Что же касается простого люда, то у него неудовольствие вызывали многочисленные толпы вооруженных иноземцев, появившихся в изобилии на московских улицах, бесцеремонно и надменно взиравших на чуждые им обычаи. То русский целовальник отказывался брать в уплату за вино литовские деньги, и возмущенный шляхтич пускал в ход оружие. За москвича заступались горожане, и начиналась драка. То подвыпившие наемники бесчестили женщин, невзирая на их социальное происхождение; драки вспыхивали и без видимых причин. Москва бурлила. Недруги самозванца, бояре Шуйские и Голицыны, давно мечтавшие избавиться от него после низвержения династии Годунова, воспользовались всеобщим брожением. Два дня бушевала столица, поднятая набатом против поляков. Восстание в Москве покончило с политической карьерой и самой жизнью самозванца. 17 мая его убила разъяренная толпа. Окровавленный труп на несколько дней был выставлен для всеобщего обозрения.
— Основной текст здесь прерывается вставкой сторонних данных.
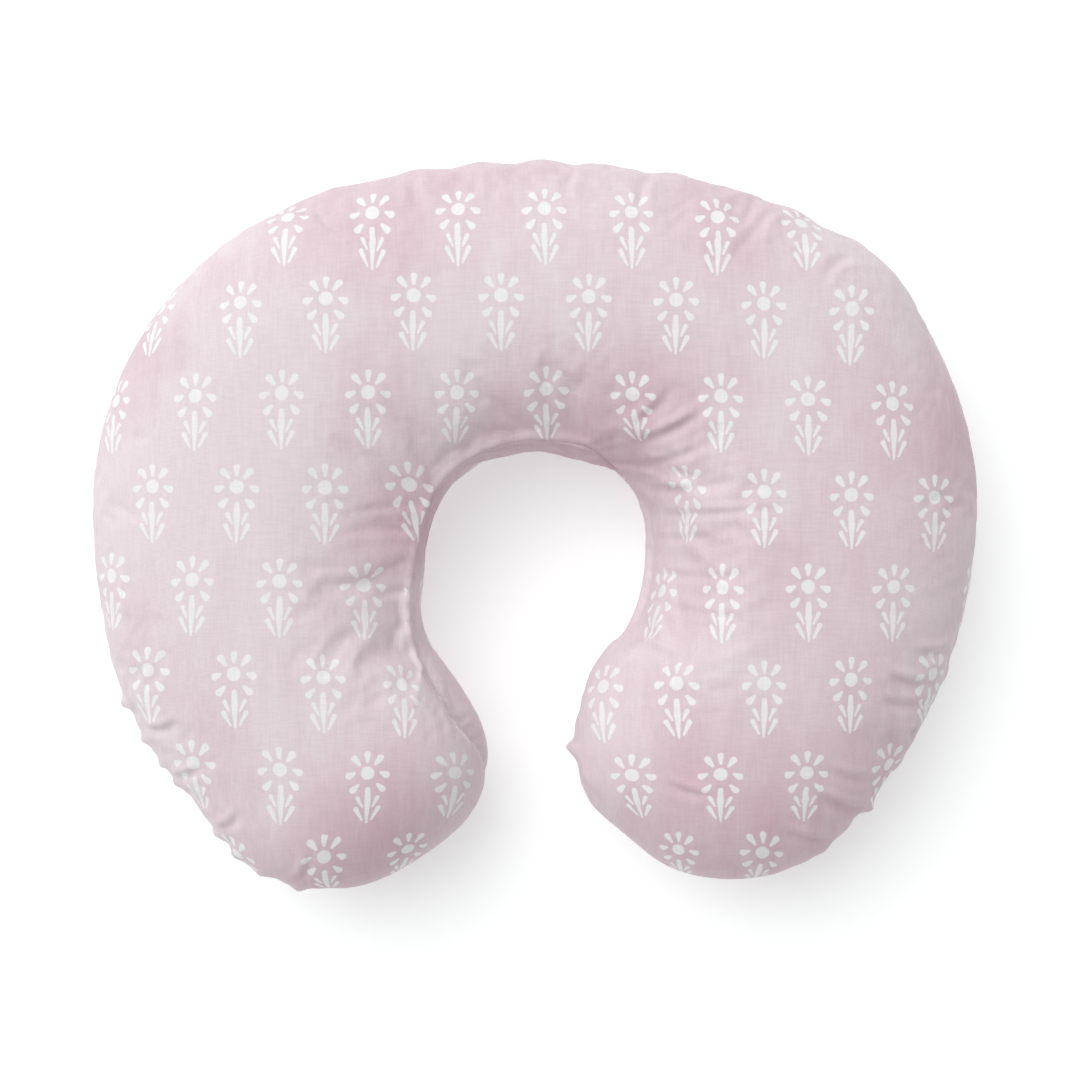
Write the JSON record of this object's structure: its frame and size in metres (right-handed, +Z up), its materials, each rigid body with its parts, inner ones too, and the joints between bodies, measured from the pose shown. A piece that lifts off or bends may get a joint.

Так закончилось первое действие народной трагедии, которая войдет в историю под названием Смутного времени. Казалось, события 17 мая 1606 года вернули русскую историю в ее нормальное русло. Была ликвидирована угроза потери Русским государством собственной независимости; польский и католический ставленник на русском престоле не смог удержаться сколько-нибудь длительное время, а его действия не оказали глубокого воздействия ни на внешнюю, ни на внутреннюю политику государства. Но два обстоятельства тем не менее не прошли бесследно. Государственная казна после хозяйничанья самозванца очень поредела. Впрочем, нормальная экономическая жизнь государства, сборы пошлин, внешняя и внутренняя торговля и сборы налогов с податного населения могли бы в короткий срок восполнить утраты. Однако здесь вступало в силу второе обстоятельство: социальное брожение в стране не утихло, а, напротив, усилилось еще более, поскольку народ оказался обманутым в ожидании благодеяний от «доброго царя» Дмитрия, пришедшего к власти на гребне народных волнений. Крепостная неволя становилась реальностью на всей территории Московского государства.